Peeve for 14-Oct-2008
Okay, I’ll admit I chuckle at the new VW Routan TV spots. Brooke Shields is particularly entertaining and the supporting actors are appropriately confused and bemused. But it does bother me that the whole thrust of the marketing campaign is that people will go to extremes for “German engineering”. I am a fan of German-engineered cars but that would exclude the Routan. You see, the Routan is actually a Chrysler minivan with minor modifications, such as interior finish. Yes, Chrysler was owned by Daimler at the time the Chrysler minivan was designed, but I hardly think that German overlords to Dodge engineers in Detroit counts as “German Engineering”. Nor do I think that VW is trying to say “buy our car since it was designed by an American company while they were toiling for one of our chief competitors”.
Peeve for 3-Apr-2008
Those Coors TV commercials. Voiced by a guy who sounds like he lost his teeth a good 15 years ago, the gist is “never changing is good”. It even includes lines like “set in our ways” and “we refuse to change”. Now a certain amount of tradition can be a good thing. But other things should improve as time goes on – like health and cleanliness, efficiency, taste, etc.. And I’m pretty sure the factory in that Golden Colorado which gets such reverent treatment in Coors commercials is slightly different than it was 100 years ago – hypocrites.
Besides, the notion that we should never change is anti-progress. Sure, it might appeal to those that listen to classic rock stations. But if people in Elvis’s time had never changed, we’d never have gotten Aerosmith and Cream.

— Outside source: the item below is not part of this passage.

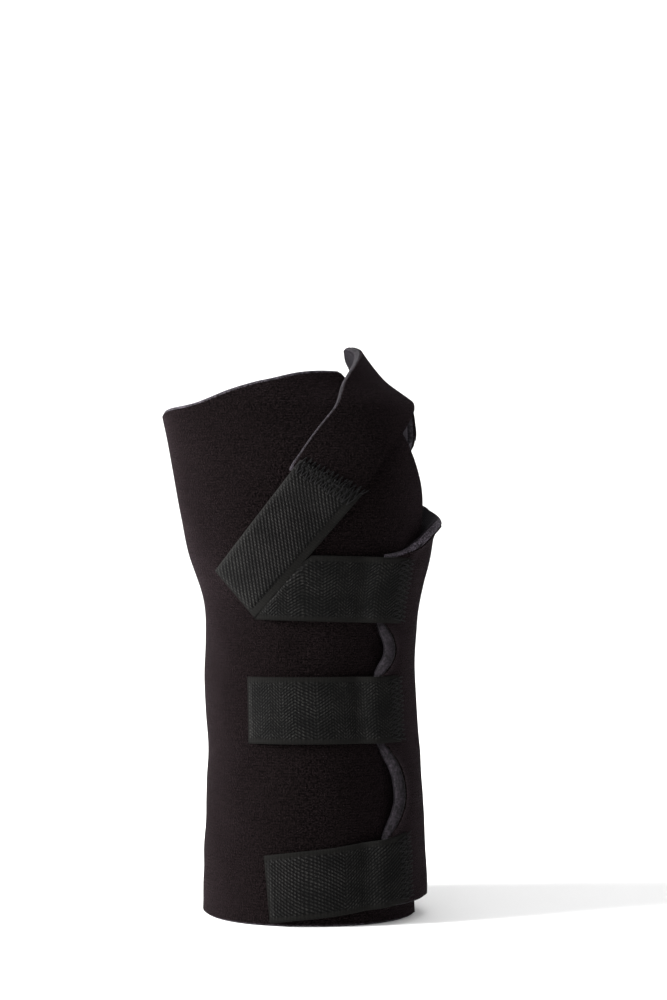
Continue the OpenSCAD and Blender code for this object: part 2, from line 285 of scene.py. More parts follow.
def closed_sheet(low, high, rows=1, bulge=0.0, cut=None):
    """Vertices and faces of a closed sheet between two grids. Its edge has that many rows, which
    bulge where it is cut."""
    nu, nv = low.shape[:2]
    n = nu * nv
    rim = np.array(rim_of(nu, nv))
    flat_low, flat_high = low.reshape(-1, 3), high.reshape(-1, 3)
    middle = (flat_low + flat_high) / 2
    i, j = rim // nv, rim % nv
    inside = np.clip(i, 1, nu - 2) * nv + np.clip(j, 1, nv - 2)
    out = middle[rim] - middle[inside]
    out /= np.maximum(np.linalg.norm(out, axis=1, keepdims=True), 1e-9)
    strength = np.ones(len(rim)) if cut is None else cut.reshape(-1)[rim]
    verts = [flat_low, flat_high]
    for t in np.arange(1, rows) / rows:
        push = bulge * 4 * t * (1 - t) * strength[:, None] * out
        verts.append(lerp(flat_low[rim], flat_high[rim], t) + push)
    faces = [quads_of(nu, nv), quads_of(nu, nv)[:, ::-1] + n]
    rings = [rim] + [2 * n + k * len(rim) + np.arange(len(rim)) for k in range(rows - 1)] + [rim + n]
    for lower, upper in zip(rings, rings[1:]):
        faces.append(np.stack([np.roll(lower, -1), lower, upper, np.roll(upper, -1)], -1))
    return np.concatenate(verts), np.concatenate(faces)


def shell(name, low, high, rows=1, bulge=0.0, cut=None, **layers):
    """A closed sheet as an object. Each layer is a UV map of pairs, one per point of the grids."""
    rim = rim_of(*low.shape[:2])
    spread = {
        key: np.concatenate([pairs.reshape(-1, 2)] * 2 + [pairs.reshape(-1, 2)[rim]] * (rows - 1))
        for key, pairs in layers.items()
    }
    return new_object(name, *closed_sheet(low, high, rows, bulge, cut), **spread)


def stem(centres, ones, twos, radii, sides):
    """Vertices and faces of a closed stem: rings round its centres in the plane of two directions."""
    verts, faces = [], []
    for centre, one, two, radius in zip(centres, ones, twos, radii):
        for k in range(sides):
            a = 2 * math.pi * k / sides
            verts.append(centre + (one * math.cos(a) + two * math.sin(a)) * radius)
    for s in range(len(centres) - 1):
        for k in range(sides):
            m = (k + 1) % sides
            faces.append([s * sides + k, s * sides + m, (s + 1) * sides + m, (s + 1) * sides + k])
    last = (len(centres) - 1) * sides
    faces += [list(range(sides))[::-1], [last + k for k in range(sides)]]
    return verts, faces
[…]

In the end, the message empowers those who were on the fence about becoming an old coot to follow through and provides existing old coots with a validation of their ways. Man, beer adverts used to be fun to watch.
Peeve for 15-Dec-2007
Freezing rain. That’s all we seem to get these past few winters. It either rains slush or it snows then turns to rain to make slush and then everything freezes. What happened to nice simple snow storms. Take yesterday, for example: a perfect pure snow storm and a nice change from the pattern of the past few years. But today another storm is coming and this one will turn to rain which means the snow already on the ground is going to turn to slush, then ice. Well, at least there was one storm that didn’t suck to shovel.
Peeve for 10-Oct-2007
Those ridiculous radio adverts for Consolidated Resorts‘s timeshares. The earlier versions of the adverts were annoying and lame including lines like “can you say high roller treatment?” and “right on the strip”. But the more recent versions have Tanya Roberts being fake-interviewed by a local radio personality – one that previously had integrity. It takes up more than a typical radio commercial block and it poses as an interview but the script is pretty much the same lame script as the original. Again, I have to wonder how successful can these radio adverts be? Who are the dupes that are thinking they are going to get a deal? To bribe the local radio personalities into doing these fake interviews, there must be serious money going around. And that’s after Consolidated has paid their 4 C-list celebrities that they have endorsing their company (in addition to Tanya, there’s also Alan Thicke, David Faustino, and George Wallace).
Peeve for 28-Sep-2007
Those radio adverts that tell you about the government selling homes in “your area”. The line that puts them over the top is the one where they say that people with the last names beginning with A through N can start calling right away while the people with last names beginning with O through Z can call “tomorrow starting at 9:00am”. And since the exact same advert runs day after day, they don’t even make a halfway decent attempt to disguise how much of a crock that is. I wonder how many people with a last name in the second half of the alphabet are out there disappointed that their turn never comes up.
Peeve for 16-Sep-2007
Radio adverts that use a cell phone ring as a visual cue. There was one for the Dolph de Roos real estate scam earlier this year and now the current one is for the John Commuta “transform your debt into wealth” scam. Apparently the thinking is that the people that are dumb enough to be tricked into calling because they hear a cell phone ring are exactly the right type of people to be lured into these scams. (“Somebody’s cell phone is ringing; where’s my cell?; there it is; should I call someone?; there’s a helpful voice on the radio offering a number; I might as well dial that number”)
Peeve for 12-Sep-07
People that pronounce the word “piano” as though there were a “y” after the “p”. Apparently these people believe that the word is “YEE-ah-no” with an annoying little nearly-silent “p” at the beginning.